A statistical analysis of developing knock intensity in a mixture with temperature inhomogeneities

Abstract

Knock formation and its intensity for a stoichiometric ethanol/air mixture under a representative end-gas auto-ignition condition in IC engines with temperature inhomogeneities are investigated using multi-dimensional direct numerical simulations (DNS) with a 40-species skeletal mechanism of ethanol. Two- and three-dimensional simulations are performed by systematically varying temperature fluctuations and its most energetic length scale, lT. The volumetric fraction of the mixture regions that have the propensity to detonation development, FD, is proposed as a metric to predict the amplitude of knock intensity.

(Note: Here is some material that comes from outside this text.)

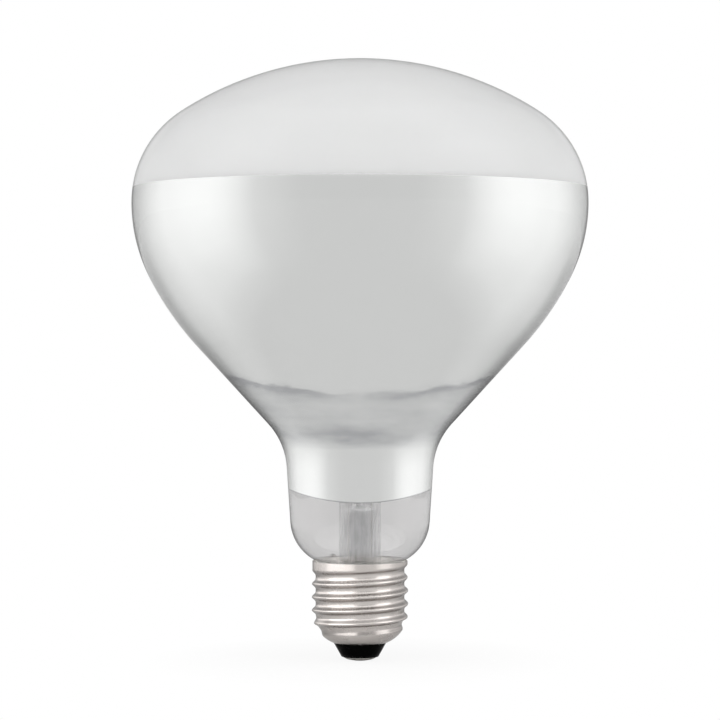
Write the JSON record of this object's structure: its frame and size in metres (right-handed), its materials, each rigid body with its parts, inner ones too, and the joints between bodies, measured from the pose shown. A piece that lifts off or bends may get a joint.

It is found that with increasing lT, FD shows a good agreement with the heat release fraction of the mixture regions with pressure greater than equilibrium pressure, FH. The detonation peninsula is well captured by FD and FH when plotting them as a function of the volume-averaged ξ, ξ¯, (ξ=a/Ssp is the ratio of the acoustic speed, a to the ignition front speed, Ssp). Decreasing lT is found to significantly reduce the super-knock intensity. The results suggest that decreasing lT, as in engines with tumble designs resulting in a smaller turbulence scale, will be effective in mitigating the the super-knock development.